Il y a quelques jours, l’éditeur de DVD anglais Arrow videos a partagé sur Facebook un article sur les meilleurs films "neo-noir" : http://www.tasteofcinema.com/2015/the-50-best-neo-noir-movies-of-all-time/
Ca m’a donné envie de me remettre aux films policiers. De tous les titres dans la liste, j’ai opté en premier pour Black rain, de Ridley Scott. Il est très mal noté sur SensCritique, pour un film d’un réalisateur aussi apprécié, mais c’est quand même mon premier choix, juste parce que le titre, l’affiche, et les quelques images que j’ai vu m’ont fait penser que je pourrais y retrouver cette ambiance nocturne si particulière que j’affectionne, qu’on retrouve surtout dans les polars américains.
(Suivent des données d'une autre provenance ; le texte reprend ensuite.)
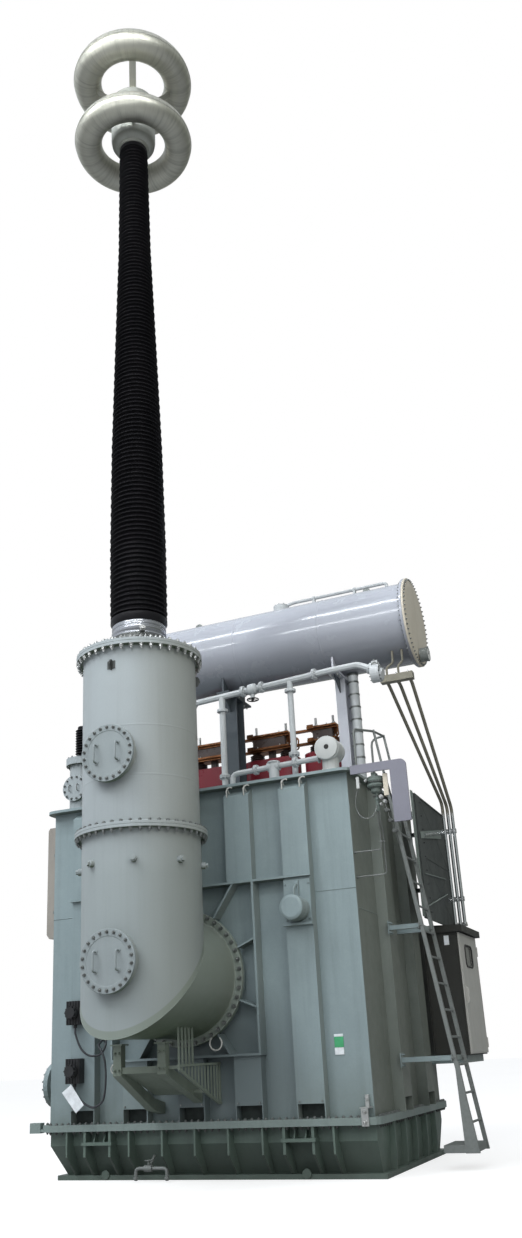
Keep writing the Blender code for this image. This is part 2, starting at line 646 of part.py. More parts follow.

De ce côté là, j’avais raison. J’adore l’esthétique de Black rain, son look 80’s, ces personnages régulièrement baignés dans la lumière orangée d’un lever de soleil, le Osaka nocturne éclairé par les néons des enseignes et les reflets sur le sol humide. L’ambiance du film est sombre globalement, les personnages sont toujours partiellement dans l’ombre, mais il y a juste assez de lumière pour avoir de belles images pleines de détails. Il y a un plan génial qui joue sur ce contraste : le personnage est au plus bas, dans une zone grisâtre de l’image, et au-dessus de lui se trouve une enseigne au néon qui détonne.
Jan de Bont est un bien meilleur directeur de la photo que réalisateur.
Pour ce qui est de l’intrigue, Michael Douglas campe Nick Conklin, un flic New-Yorkais suspecté d’avoir mis dans sa poche de l’argent confisqué à des dealers. Lors d’un simple repas au restaurant, il assiste à un double meurtre lors d’une rencontre entre mafieux et yakuzas. La police ignore alors la raison de cette rencontre, le tueur reste muet lors de l’interrogatoire, et l’ambassade japonaise exige qu’il soit ramené dans son pays. C’est à Nick et son coéquipier que revient la tâche d’escorter le criminel… qui parvient à s’échapper à peine arrivé à Osaka, et d’une façon tellement simple, tout en sobriété, que l’idée des scénaristes est brillante.
Le concept de Black rain à partir de là est superbe aussi : ces deux policiers rentre-dedans se retrouvent dans un pays où chacun est extrêmement courtois, ils se retrouvent simples civils, à qui le port d’arme est donc interdit, dans un pays dont ils ignorent la langue, les coutumes, les lois, mais doivent retrouver Sota, ce yakuza qui s’est enfui.
Le film gère très bien toutes les implications de ce choc des cultures, et peut en aborder plusieurs aspects en même temps dans une seule séquence : les policiers japonais parlent de la bavure des ricains pendant que quelqu’un traduit, et que Nick réclame un café tandis qu’on lui apporte du thé, etc. Il se passe régulièrement plusieurs choses en même temps dans Black rain, ça force le spectateur à maintenir son attention, et dans l’exemple évoqué, ça retranscrit la confusion des personnages occidentaux et renforce le sentiment d’être dans une situation qui les dépasse.
Je regrette toutefois que le héros n’ait pas été seul, il y aurait eu une plus forte impression d’adversité, alors que là il y a son pote à ses côtés. (bien que le personnage ait son utilité)
En revanche, les deux New-Yorkais sont tellement grandes gueules que ça en devient agaçant. Que les personnages soient hermétiques à une culture qu’ils ne comprennent pas, ok, mais il y a pendant une bonne portion du film une insistance dans leurs moqueries gratuites qui frôle le racisme. Black rain en fait trop de ce côté là pour souligner le contraste entre Orient et Occident… la majorité du temps, il est question d’une incompréhension des métaphores grivoises de Nick par son comparse Japonais. Le propos ne trouve de la profondeur que sur la fin, quand le chef yakuza évoque les valeurs orientales bouleversées par les américains, qui ont engendré des têtes brûlées comme Sato.
Black rain abuse aussi légèrement sur l’obstacle que représente la police Japonaise pour Nick : ils l’arrêtent tandis que le méchant passe à côté d’eux. Et évidemment, le flic US boucle en quelques jours ce criminel recherché depuis des années (oui désolé, spoiler : le méchant perd).
La façon dont progresse l’enquête n’est pas captivante, l’intérêt de Black rain réside dans les rapports entre les personnages, et le rythme qui prend son temps pour poser une ambiance et faire ressortir de la tension par moments.
Je ne regrette pas d’avoir vu ce film, en dépit des avis peu favorables qu’il récolte.